To forgive in physical form is not easy, without the conscious memory of the pact made between souls. However, if we can choose to remember that all we go through, all we put ourselves through is all for the evolution of the soul, and that it takes a level of Love beyond what we realize for another soul to fulfill its agreement with us in such a way that feels painful. If we can step out of our ego-identity and observe life instead from the perspective of the soul, we can find it much easier to forgive.
To forgive, realize the lesson of the soul, and no matter what experience you have, simply say “Thank you for this experience,” take the lesson without resistance, and realize that you’ve just taken countless millennia off your soul’s journey and evolved faster than the speed of light. To forgive, understand that we’re here to remember that in Reality there isn’t really anything to forgive.
How to Forgive in the Physical Plane
However, before you may be able to get to this point, it’s important to allow the feelings of the inner self – the lower self – where all the anger, hurt, sadness, grief, and trauma are held, which is the part of us that makes forgiving so very difficult in this life. Sometimes, though we may be choosing to forgive from the perspective of the soul or the higher self, there is an inner child who must first be acknowledged – and it is this inner child who ultimately must give the permission to forgive.
We cannot give what we do not have. While we may forgive, thinking we can forgive because God forgives us, we don’t realize that there’s someone else’s forgiveness we need in order to be able to forgive. And that is our own. Allow me to explain by using an example.
“Jessie” was the oldest child of four born to an abusive father and a chronically ill mother. Her parents had all four children in very close succession. “Jessie” was only a year old when she had a new sister, and she was not yet even six years old by the time she had three siblings. She began to be neglected by her mother, who was also oblivious to the father’s abuse. Because children don’t know the difference between feeling bad and being bad, “Jessie” began to believe that she was a bad girl, and that’s why her father hurt her, and why her mother ignored her. “Jessie” couldn’t process the reality of what was happening to her in her undeveloped child’s brain, and all the emotions were very overwhelming, and impossible for her to understand. So she repressed the feelings, along with the memories – stored them away, hidden from herself. Ideally, these memories and feelings should be brought up later in life, after the brain has developed, and the actions and feelings can be processed. But this doesn’t always happen. So “Jessie” grows up, swallowing her rage, hiding it from herself, and automatically, unconsciously resisting all that reminds her of it. She judges herself as weak, harbors victim mentality, unconsciously hates herself and feels worthless, and is extremely introverted, unable to function in group settings. She overachieves in all she does, in order to get her mother’s attention, and her siblings resent the way she always outshines them, so they tend to gang up against her on a regular basis, because they too, are competing for their mother’s attention.
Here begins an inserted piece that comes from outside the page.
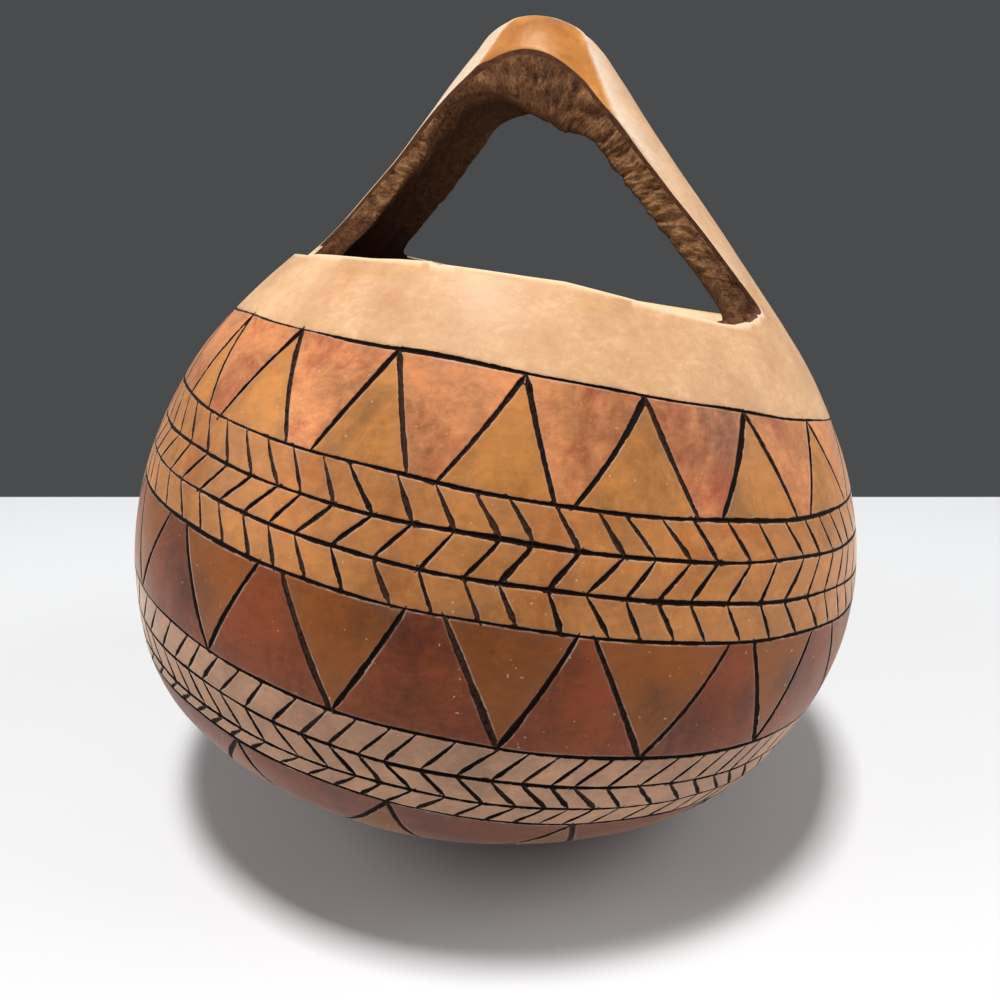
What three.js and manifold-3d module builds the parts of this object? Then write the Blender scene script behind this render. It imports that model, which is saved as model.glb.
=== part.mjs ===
// Gourd basket: one dried bottle gourd, cut open on both sides of its stem end so that a strap of
// shell stays standing over the bowl as its handle. The shell has a thin hard rind over a thick
// fibrous flesh. Millimetres, +Z up. The origin is on the flat that the basket rests on, and the
// gourd leans to +X on it, as it stands in real life.

import * as THREE from 'three';
import { mergeVertices } from 'three/addons/utils/BufferGeometryUtils.js';
import Module from 'manifold-3d';

// Form of the gourd, measured along its own axis from its widest ring
const BELLY_RADIUS = 115;
const FOOT_DEPTH = 96;
const TIP_HEIGHT = 146;
// Outline below and above the widest ring: share of the belly radius, share of the depth or height
const FORM_BELOW = [[0, 1], [0.313, 0.969], [0.609, 0.839], [0.883, 0.599], [0.99, 0.3], [1, 0]];
const FORM_ABOVE = [
  [0.928, 0.197], [0.782, 0.394], [0.566, 0.59], [0.332, 0.788], [0.208, 0.906], [0.137, 0.968],
  [0.05, 1], [0, 1],
];
// The gourd grew slightly crooked: sideways shift of its foot and tip against the widest ring
const FOOT_SHIFT_X = -13;
const FOOT_SHIFT_Y = -8;
const TIP_SHIFT_X = -14;
const TIP_SHIFT_Y = 0;
// Above the belly its left flank grew flatter: share that is lost, and where that starts, is full,
// eases and ends, as shares of the tip's height; and how far from the middle it is full
const FLANK_FALL = 0.1;
const FLANK_START = 0.22;
const FLANK_FULL = 0.575;
const FLANK_EASE = 0.66;
const FLANK_END = 0.863;
const FLANK_BLEND = 25;

// Stance
const LEAN_DEGREES = 10.2;
const FLAT_DEPTH = 3.5;

// Shell
const SHELL_THICKNESS = 8;
const RIND_THICKNESS = 1.2;
const FIT_GAP = 0.3;
const CROWN_THICKNESS = 20;
const CROWN_DOME_RISE = 11.5;

// Handle and mouth: the strap lies between a front and a back saw cut
const STRAP_TURN_DEGREES = -19.2;
const STRAP_FRONT = 26;
const STRAP_BACK_AT_CROWN = 9;
const STRAP_BACK_AT_RIM = 12;
const FRONT_RIM_HEIGHT = 70;
const BACK_RIM_RISE = 4;
const CUT_CORNER_RADIUS = 6;
const EAR_MARGIN = 1;

// Corky scar where the stem was, set into the rind at the tip
const STEM_SCAR_RADIUS = 5;
const STEM_SCAR_PROUD = 0.8;

// Carving: gouged V lines. Angles run round the gourd from the carved front, anticlockwise from above
const CARVED_FRONT_DEGREES = -92.67;
const GROOVE_WIDTH = 1.2;
const GROOVE_DEPTH = 0.55;
// How far the gouge's own shape stands out past the skin, so that it clears the skin's bulges
const GOUGE_CLEARANCE = 1.5;
// The four level lines that hold the two rows of triangles: height, and sway towards the right and
// towards the front, as shares of the belly radius. The finer herringbones are left to the finish.
const LEVEL_LINES = {
  top: [0.411, -0.001, 0.028],
  upperFoot: [0.259, 0.011, -0.031],
  lowerTop: [0.005, 0.007, 0.004],
  points: [-0.227, -0.014, -0.002],
};
// Triangles on the front, which the hand spaced unevenly: point, left foot and right foot in degrees
const UPPER_TRIANGLES = [
  [-51.8, -54.6, -46], [-35.9, -42.3, -28.4], [-18.1, -24.7, -12], [-0.5, -8.6, 4.9],
  [15.7, 7, 22.4], [32.2, 25.7, 39.7], [49, 42.8, 57.5],
];
const UPPER_TRIANGLE_COUNT = 21;
const UPPER_TRIANGLE_REACH = 7;
const LOWER_TRIANGLES = [
  [-51.4, -58.4, -45], [-32.2, -40.5, -26.6], [-14, -23.4, -8.5], [4.4, -4.4, 9.6],
  [20.9, 11.4, 28.2], [38.8, 31.8, 43.6],
];
const LOWER_TRIANGLE_COUNT = 20;
const LOWER_TRIANGLE_REACH = 7.4;
// How far the hand strayed from even spacing on the other sides
const HAND_SWAY_DEGREES = 0.9;

// Facets
const SEGMENTS_AROUND = 48;
const STEPS_PER_SPAN = 2;
const DOME_STEPS = 3;
const CORNER_STEPS = 4;
// The shortest span of a stroke that gets a section of its own
const STROKE_SPAN = 2;
const SCAR_SIDES = 12;
const LOWEST_POINT_STEPS = 240;
const WELD_TOLERANCE = 1e-4;
const SLIVER_TOLERANCE = 0.05;

// A length that is past the whole gourd on every side, for the cutting shapes
const REACH = 3 * BELLY_RADIUS;
const BACK_RIM_HEIGHT = FRONT_RIM_HEIGHT + BACK_RIM_RISE;
const EAR_HEIGHT = BACK_RIM_HEIGHT + CUT_CORNER_RADIUS + EAR_MARGIN;
const CAVITY_TOP = TIP_HEIGHT - CROWN_THICKNESS;
const UP = new THREE.Vector3(0, 0, 1);
const STRAP_TURN = THREE.MathUtils.degToRad(STRAP_TURN_DEGREES);
const STRAP_ACROSS = new THREE.Vector3(0, -1, 0).applyAxisAngle(UP, STRAP_TURN);
const STRAP_LEFT = new THREE.Vector3().crossVectors(STRAP_ACROSS, UP);

const wasm = await Module();
wasm.setup();

// Solids

function toSolid(geometry) {
  const bare = geometry.clone();
  bare.deleteAttribute('normal');
  bare.deleteAttribute('uv');
  const merged = mergeVertices(bare, WELD_TOLERANCE);
  return new wasm.Manifold(new wasm.Mesh({
    numProp: 3,
    vertProperties: new Float32Array(merged.attributes.position.array),
    triVerts: new Uint32Array(merged.index.array),
  }));
}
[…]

Later in life, “Jessie” finds herself unable to cope in friendships, in love relationships, in her career, and ultimately she ends up losing everything, including her health. She’s at a crisis point, and she doesn’t understand why her life is so hard. Eventually she comes to the realization that she has bottled up rage, and with a lot of self-examination, she finally comes to remember why she’s so angry. She decides to forgive her parents. But that makes everything worse. Why?
Because “Jessie” hadn’t taken the time to address her inner child and acknowledge and feel the emotions that had been stored away and repressed for all those years. “Jessie” had not yet grieved over the parents she wanted and couldn’t have, nor for her lost childhood and innocence. “Jessie” had not yet realized that she, as the inner child, felt betrayed by her own self, having had self-hatred and disgust – the inner child felt abandoned and hated. “Jessie” had not yet made peace with her true inner child self. This is the actual forgiveness that she needs first. What “Jessie” needs is to feel the pain that was denied while it couldn’t be understood, to grieve as the child and with the child, to forgive herself for her own self-judgement, and to forgive the part of her that believed herself to be a victim, even after the abuse stopped. She needs to let herself feel the anger with her parents for how she was hurt, and go through all the stages of grief. Only after this process is complete, can “Jessie” then allow the forgiveness, which comes automatically after the self-forgiveness happens. Before we can forgive, going forward, we must have forgiveness, and it is we ourselves who give us that very forgiveness that we can then give to others for their actions against us.
So, how to forgive? Acknowledge the feelings and emotions, and feel them. Dig in and understand why you are triggered, and go through the grieving process until you are no longer triggered if and when someone says or does something hurtful against you again. Forgive the part of yourself that you judged as weak, and forgive the part of yourself that did the judging. Remember that forgiveness is not about excusing someone or making what they did okay, because it’s not okay. Forgiveness is about integrating your lower self with your higher self, being a whole and complete person, and ultimately recognizing that we are all the same One. What we do against another we do against ourselves; what we do against ourselves, we do against all. On the other hand, fully love and accept yourself – the weak with the strong, the sad and angry with the joyful, the hateful with the loving, the crazy with the sane – and you automatically forgive all others.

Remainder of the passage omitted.